The principal hazards include a rocket explosion on liftoff, and a strike on the huge area of the station either by orbiting "space junk",which includes thousands of tiny metal fragments, including dropped tools from previous space missions, or meteorites.
The threat of being hit is very serious. To put the ISS together, the astronauts will have to carry out 1,000 hours of spacewalks. By comparison, the record length spent outside so far is 30 hours, on the second Hubble Space Telescope repair mission in 1997.
Space junk makes spacewalks - and life on the ISS - risky. A pebble-sized object would carry the kinetic energy of a car travelling faster than 100mph, and a direct hit on any astronaut or on the station could be fatal.
The size of the station, with 4,000 square metres of solar panels, will be a huge target. A Nasa analyst, Eric Chrsitiansen, has calculated there is a 42 per cent chance of one of the ISS's 30 modules being penetrated by an outside object during its 20-year life. What nobody knows is whether it would cause an explosion, or just a slow leak that could be plugged.
Yet Nasa has not completed a formal risk assessment on the project, and last week Julie Swain, a member of Nasa's independent Advisory Council, told New Scientist magazine: "the opportunity for something to go wrong is phenomenal".

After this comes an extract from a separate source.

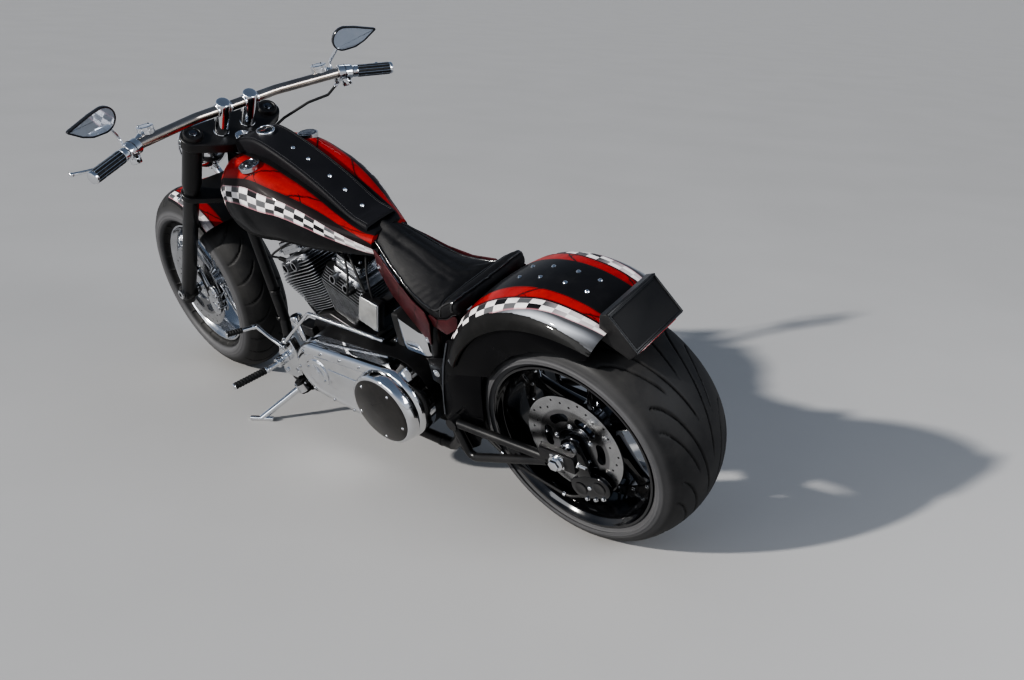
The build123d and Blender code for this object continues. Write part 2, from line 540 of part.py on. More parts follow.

She thinks that something - perhaps major - is bound to go wrong, by the laws of statistics: "It's dangerous. It will always be dangerous. It ought to be expected that people are going to die," she said.

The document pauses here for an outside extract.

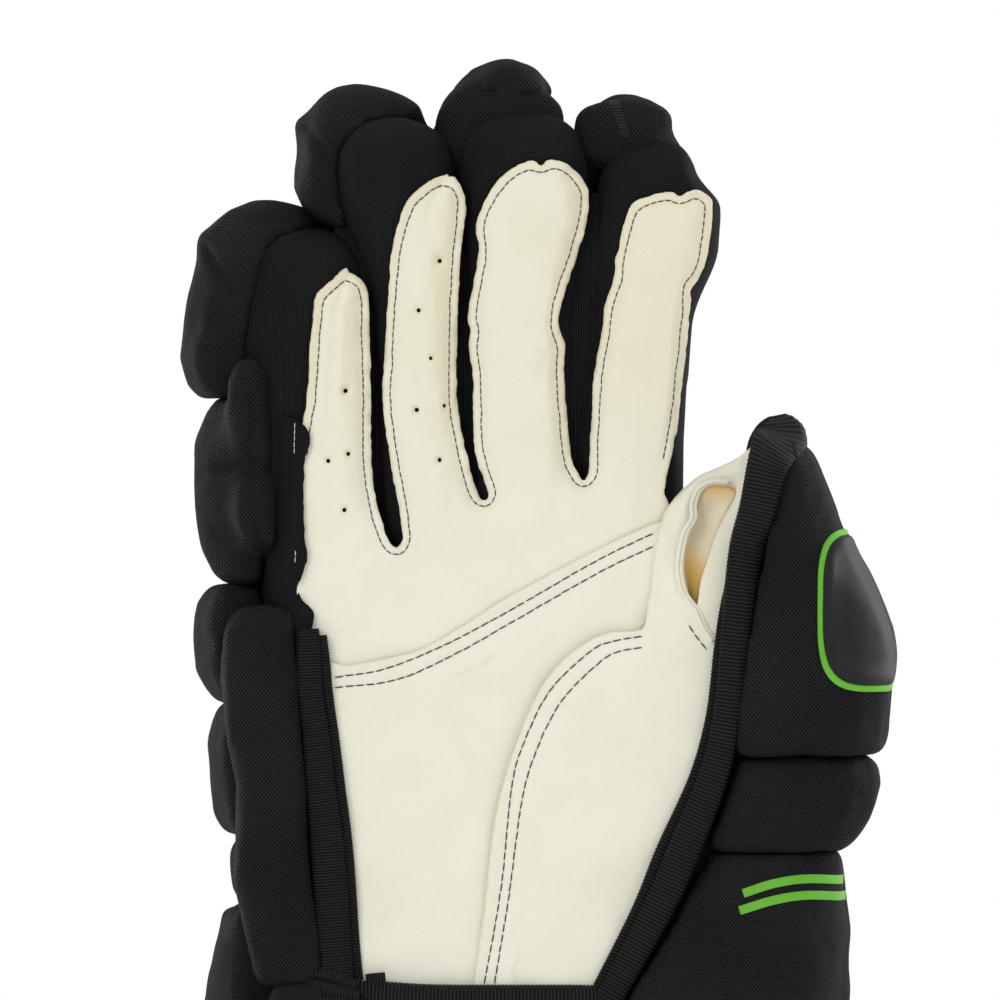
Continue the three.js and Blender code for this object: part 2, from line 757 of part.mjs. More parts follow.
// The finger fronts of the palm, a row for each height with the strip's two edges.
const STRIPS = {
  pinky: [
    [233, -64, -43.2], [252.5, -62.6, -45.4], [272, -62.1, -45.8], [291, -60, -46.4],
    [297.5, -57.5, -48], [300, -53.5, -50],
  ],
  ring: [
    [243, -39.6, -17.8], [262, -42.2, -22.3], [281, -42.2, -22.4], [296, -40.6, -22],
    [310, -37.5, -20.7], [317.5, -35, -20.2], [323, -29.5, -22.6], [324.6, -27, -24.4],
  ],
  middle: [
    [247, -16, 10], [262, -18, 7.2], [280, -18.8, 6.2], [288, -19.2, 5.4], [301, -16.8, 9], [311, -17, 12],
    [319, -14.8, 13.2], [326, -9, 8.6], [328.5, -4, 4],
  ],
  index: [
    [247, 13.2, 34.4], [262, 14.4, 37.6], [277, 15.6, 39.4], [291, 17.8, 40.6], [300, 20, 44],
    [309.5, 22, 46], [316.6, 25, 46], [319.6, 29, 42.5], [320.6, 32, 40],
  ],
};
const upLeft = (rows) => rows.map(([z, left]) => [left, z]);
const downRight = (rows) => rows.map(([z, , right]) => [right, z]).reverse();
const loop = (rows) => [...upLeft(rows), ...downRight(rows)];
const CROTCHES = [[-40.6, 224.2], [-15.6, 237.5], [11.9, 242.6]];
const PALM_LEFT = [[-56.6, 184], [-58, 201.6], [-61, 207], [-65, 213.7], [-63, 222]];

// The seams run across the palm and round the ball of the thumb.
const SEAM_ACROSS = [[-57, 192.1], [-46, 193.5], [-33, 196.4], [-11, 209.7], [16.2, 224.2], [32, 231]];
const SEAM_THUMB = [
  [-18, 106.6], [-14.9, 128.9], [-9.7, 161.6], [1.35, 188.6], [8, 196], [14, 200.5], [27.3, 204.8],
];
const SEAM_LAP = 8;
const palm = [
  ...PALM_LEFT,
  ...loop(STRIPS.pinky), CROTCHES[0],
  ...loop(STRIPS.ring), CROTCHES[1],
  ...loop(STRIPS.middle), CROTCHES[2],
  ...loop(STRIPS.index),
  [35, 241.5], [41, 245], [49, 247], [53, 246],
  [52.5, 236], [50, 224], [46.5, 210], [45, 203], [34, 203], [25, 212],
  ...SEAM_ACROSS.slice(1, -1).map(([x, z]) => [x, z - SEAM_LAP]).reverse(),
].reverse();
add('palm_suede', 'suede', sheet(palm, 0));

const bindingEdge = (rows, z, side) => xAt(rows, z) + side * GAP;
const heel = [
  ...[108, 130, 165, 191].map((z) => [bindingEdge(SIDE_BINDING, z, 1) + SIDE_HALF, z]),
  ...SEAM_ACROSS.slice(1),
  [36, 222], [33, 208],
  ...SEAM_THUMB.slice(1, -2).map(([x, z]) => [x + SEAM_LAP + 3, z - 4]).reverse(),
  [-8, 106.6],
].reverse();
add('heel_patch', 'suede', sheet(heel, 1));

// The thumb's suede goes on up its front, where a fold stands open.
const THUMB_FRONT = [
  [30, 215], [31.3, 226], [34, 234.8], [39.4, 241], [43.2, 244], [52.1, 248.2], [57.3, 252],
  [55, 246.8], [53.2, 240],
];
const thumbEdge = [230.7, 224, 212, 196.7, 180, 162.7, 143, 126.5, 107].map(
  (z) => [bindingEdge(THUMB_BINDING, z, -1) - BINDING_HALF - GAP / 2, z]);
const FOLD = [
  [43.5, 239.4], [51.5, 238.6], [48, 230.7], [44.6, 221.5], [42.4, 209.5],
  [38.6, 215], [37.6, 224], [40, 233.4],
];
const thumbSuede = [...SEAM_THUMB, ...THUMB_FRONT, ...thumbEdge].reverse();
add('thumb_suede', 'suede', sheet(thumbSuede, 2, FOLD));

// The bindings round the palm's edges.
const SIDE_DEPTH = -23;
const THUMB_DEPTH = -26.6;
const WRIST_DEPTH = -23.4;
const WRIST_BINDING_Z = 102.4;
add('side_binding', 'tape', bar(SIDE_BINDING.map(({ x, z }) => [x, SIDE_DEPTH, z]), SIDE_HALF, 3.2));
add('thumb_binding', 'tape', bar(THUMB_BINDING.map(({ x, z }) => [x, THUMB_DEPTH, z]), BINDING_HALF, 3.3));
const WRIST_LEFT = -50.5;
const WRIST_RIGHT = 17.5;
const wristBinding = bar([[0, WRIST_DEPTH, 0], [0, WRIST_DEPTH, WRIST_RIGHT - WRIST_LEFT]], 3.7, 3);
wristBinding.rotateY(Math.PI / 2);
wristBinding.translate(WRIST_LEFT, 0, WRIST_BINDING_Z);
add('wrist_binding', 'tape', wristBinding);

// The origin is under the middle of the glove's box.
const box = new THREE.Box3().setFromObject(glove, true);
const centre = box.getCenter(new THREE.Vector3());
glove.position.set(-centre.x, -centre.y, -box.min.z);
glove.updateMatrixWorld(true);

export default glove;
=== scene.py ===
"""Dresses a right-hand ice hockey glove that stands on its cuff, palm to the camera.

Tables give places in the glove's frame in millimetres: x towards the thumb, z towards the fingertips.
"""

import math

import bpy
import numpy as np
from bpy.props import FloatProperty, FloatVectorProperty, PointerProperty
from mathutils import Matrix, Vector, noise
from mathutils.bvhtree import BVHTree


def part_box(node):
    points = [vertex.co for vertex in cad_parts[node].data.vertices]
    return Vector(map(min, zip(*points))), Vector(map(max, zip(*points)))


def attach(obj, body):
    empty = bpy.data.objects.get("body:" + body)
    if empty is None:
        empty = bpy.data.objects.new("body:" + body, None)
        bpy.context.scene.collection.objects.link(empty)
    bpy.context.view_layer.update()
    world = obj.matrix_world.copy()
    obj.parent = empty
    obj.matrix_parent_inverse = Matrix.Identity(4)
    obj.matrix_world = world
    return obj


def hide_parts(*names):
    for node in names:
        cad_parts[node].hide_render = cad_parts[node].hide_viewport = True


bl_info = {
    "name": "Ice Hockey Glove",
    "version": (1, 0, 0),
    "blender": (4, 5, 0),
    "location": "3D View > Sidebar > Glove",
    "description": "Covers, knits, suede, bindings and stitches of a padded glove",
    "category": "Object",
}

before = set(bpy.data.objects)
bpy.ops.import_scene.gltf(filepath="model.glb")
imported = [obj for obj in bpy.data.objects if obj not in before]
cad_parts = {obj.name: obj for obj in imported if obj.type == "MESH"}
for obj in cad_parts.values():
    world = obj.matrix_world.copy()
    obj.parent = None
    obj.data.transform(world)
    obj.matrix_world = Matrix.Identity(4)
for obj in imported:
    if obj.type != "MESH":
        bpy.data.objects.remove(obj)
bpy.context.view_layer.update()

MM = 0.001

# The tables' zero lies where their wrist's middle and palm's back face meet the frame's.
WRIST_MIDDLE = -16.5
PALM_BACK = -20.4
WRIST_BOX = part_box("wrist_binding")
ORIGIN = np.array((
    (WRIST_BOX[0].x + WRIST_BOX[1].x) / 2 / MM - WRIST_MIDDLE,
    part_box("palm_suede")[1].y / MM - PALM_BACK,
    0.0,
))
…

Thus there will be many crossed fingers amid the celebrations on Friday when a Russian Proton-4 rocket takes off from the remote Kazakhstan desert carrying a cargo module, Zarya, with propulsion, command and control systems for the ISS. A fortnight later the US Space Shuttle Endeavour will take off from the more prestigious Kennedy Space Facility, bearing a cornerstone of the ISS - its Unity connecting module, to which all the US's pieces will connect in future.

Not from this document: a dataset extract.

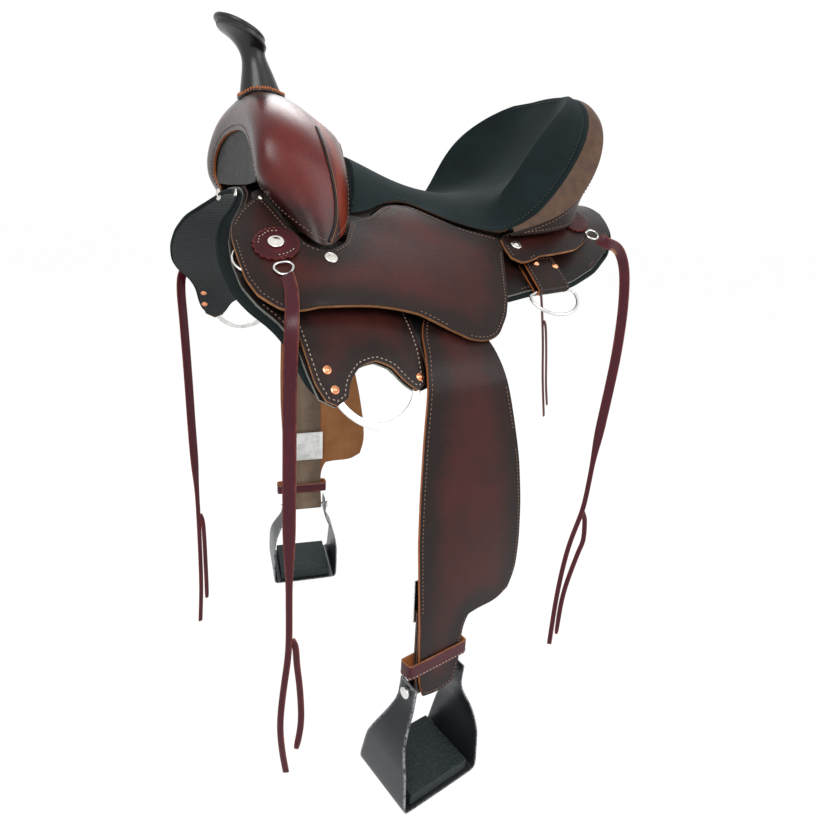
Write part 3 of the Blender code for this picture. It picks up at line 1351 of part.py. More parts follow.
REAR_STRING_NEAR = (
    (0.1658, 0.2610, -0.0033), (0.1722, 0.2655, -0.0078), (0.1748, 0.2760, -0.0116),
    (0.1700, 0.2940, -0.0160), (0.1640, 0.3120, -0.0270), (0.1600, 0.3270, -0.0480),
    (0.1580, 0.3360, -0.0780), (0.1580, 0.3405, -0.1260), (0.1575, 0.3400, -0.2000), (0.1560, 0.3320, -0.2960),
    (0.1545, 0.3270, -0.3600), (0.1540, 0.3235, -0.4200), (0.1520, 0.3195, -0.4690),
    (0.1500, 0.3004, -0.5373), (0.1500, 0.2890, -0.6286), (0.1500, 0.2860, -0.7350),
)
REAR_TAIL_NEAR = (
    (0.1515, 0.3248, -0.4780), (0.1500, 0.3325, -0.4980), (0.1500, 0.3345, -0.5300),
    (0.1500, 0.3247, -0.5570), (0.1500, 0.3037, -0.6325), (0.1500, 0.3000, -0.7170),
)
REAR_STRING_OFF = (
    (-0.1658, 0.2610, -0.0033), (-0.1722, 0.2655, -0.0078), (-0.1748, 0.2770, -0.0112),
    (-0.1690, 0.3040, -0.0130), (-0.1590, 0.3350, -0.0160), (-0.1480, 0.3640, -0.0280), (-0.1380, 0.3870, -0.0560),
    (-0.1320, 0.4020, -0.0950), (-0.1290, 0.4120, -0.1350), (-0.1280, 0.4220, -0.1900),
    (-0.1280, 0.4300, -0.2400), (-0.1290, 0.4400, -0.3100), (-0.1300, 0.4560, -0.3950),
)
REAR_TAIL_OFF = (
    (-0.1280, 0.4312, -0.1920), (-0.1280, 0.4405, -0.2500), (-0.1290, 0.4505, -0.3200),
    (-0.1300, 0.4612, -0.3700),
)
STRINGS = {
    "near": ((FRONT_STRING_NEAR, FRONT_TAIL_NEAR), (REAR_STRING_NEAR, REAR_TAIL_NEAR)),
    "off": ((FRONT_STRING_OFF, FRONT_TAIL_OFF), (REAR_STRING_OFF, REAR_TAIL_OFF)),
}
DRAWN_DEES = ((0.19939, -0.23400, -0.03683), (0.15009, 0.25099, 0.00499))


def make_strings(tag, side, dees):
    """Saddle strings, each moved with the dee that it hangs from."""
    for end, routes, drawn, dee in zip(("front", "rear"), STRINGS[tag], DRAWN_DEES, dees):
        start = Vector((drawn[0] * side, drawn[1], drawn[2]))
        make_string(f"{end}_string_{tag}", routes[0], start, dee)
        make_string(f"{end}_string_tail_{tag}", routes[1], start, dee)


def make_string(name, route, start, dee):
    """Round solid along the real run of a saddle string, spread with the side."""
    span = sum(math.dist(start, end) for start, end in zip(route, route[1:]))
    steps = max(1, round(span / (len(route) - 1) / (3 * 2 * STRING_RADIUS)))
    offsets = [Vector(point) - start for point in spline(route, steps)]
    points = [dee + Vector((offset.x * GRADE_X, offset.y, offset.z)) for offset in offsets]
    wire(name, points, STRING_RADIUS, LEATHER_BURGUNDY, resolution=2)


def main():
    clear_scene()
    for tag, side in SIDES:
        make_skirts(tag, side)
        make_rigging(tag, side)
        make_bars(tag, side)
        make_jockeys(tag, side)
        front_dee = make_front_fittings(tag, side)
        rear_dee = make_rear_fittings(tag, side)
        make_strings(tag, side, (front_dee, rear_dee))
        make_rear_ring(tag, side)
        make_breast_dee(tag, side)
        make_strap(tag, side)
        make_fender(tag, side)
        make_leather_buckle(tag, side)
        make_hobble(tag, side)
    make_stirrup("near", NEAR, 6.4)
    make_stirrup("off", OFF, -11.1)
    make_ground_seat()
    swell, fork = make_swell()
    make_gullet_panel()
    make_horn(swell, fork)
    make_seat()
    make_tree_cantle()
    make_cantle_cover()


main()
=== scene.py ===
import json
import math

import bmesh
import bpy
from mathutils import Matrix, Vector, kdtree
from mathutils.bvhtree import BVHTree

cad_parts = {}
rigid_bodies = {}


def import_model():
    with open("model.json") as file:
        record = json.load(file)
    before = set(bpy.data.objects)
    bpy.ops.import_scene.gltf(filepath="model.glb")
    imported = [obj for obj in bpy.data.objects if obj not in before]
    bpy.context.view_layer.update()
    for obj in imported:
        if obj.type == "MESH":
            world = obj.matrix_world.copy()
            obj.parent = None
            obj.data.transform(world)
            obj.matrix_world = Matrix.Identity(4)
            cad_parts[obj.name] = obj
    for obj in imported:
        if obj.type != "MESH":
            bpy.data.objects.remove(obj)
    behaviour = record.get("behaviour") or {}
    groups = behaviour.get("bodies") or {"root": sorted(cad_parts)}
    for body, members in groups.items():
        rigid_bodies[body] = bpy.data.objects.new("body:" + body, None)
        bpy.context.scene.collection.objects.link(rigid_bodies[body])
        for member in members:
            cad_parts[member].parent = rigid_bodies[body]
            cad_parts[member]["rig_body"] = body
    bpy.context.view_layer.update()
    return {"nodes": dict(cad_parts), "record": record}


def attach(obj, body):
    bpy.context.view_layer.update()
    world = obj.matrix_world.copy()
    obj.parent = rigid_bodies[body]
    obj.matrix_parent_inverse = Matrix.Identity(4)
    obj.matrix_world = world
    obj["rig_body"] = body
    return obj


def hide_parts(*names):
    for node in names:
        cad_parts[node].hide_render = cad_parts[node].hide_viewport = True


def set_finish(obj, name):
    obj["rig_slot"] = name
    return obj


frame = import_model()
NODES = frame["nodes"]
SIDES = (("near", 1), ("off", -1))


# Camera

CAMERA_PLACE = Vector((0.9051, -0.4563, 0.0278))
CAMERA_TURN = math.radians(28.51)
CAMERA_DIP = math.radians(17.40)
CAMERA_ROLL = math.radians(2.76)
PICTURE = 823
FOCAL_PIXELS = 645.0
MIDDLE_PIXEL = (403.26, 408.98)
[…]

The US space agency Nasa was upbeat as the launch process moved towards completion. "Unity represents the first new human spacecraft to go to a Kennedy launch pad since the Shuttle launch 17 years ago," said Steve Francois, director of payloads. "The era of the ISS is here."
If so, it's very late. The ISS was first suggested by Ronald Reagan in 1984. First plans were that it would cost $8bn (pounds 4.8bn), and be finished by 1994. Presently those figures look more like $50bn - or perhaps $100bn - with construction finishing in 2003, though it should provide a permanent station for at least three astronauts from July next year.
Once complete, it will offer a crew of seven a choice of five pressurised laboratories with attached external sites for research. It could also be a useful waystation for future exploration of the solar system. But some scientists remain doubtful it will ever pay its way, because of the associated costs of reaching it: every Shuttle launch costs about $400m. "If Rumpelstiltskin took straw into space and spun it into gold, he'd still lose money," quipped one materials scientist. .
Meanwhile, as Russia's economy has slumped, the US has been forced to shoulder more of the burden of designing and paying for the ISS. Though there are 16 partners in the project (including Britain) - Nasa has had to drive the project.
Dan Goldin, the normally upbeat head of Nasa, told Congress last month that the problems with the ISS had forced him to consider resigning. Instead, he demanded $1.2bn more funding from Congress: "If we can't get the money, maybe we ought just to cancel it," he challenged.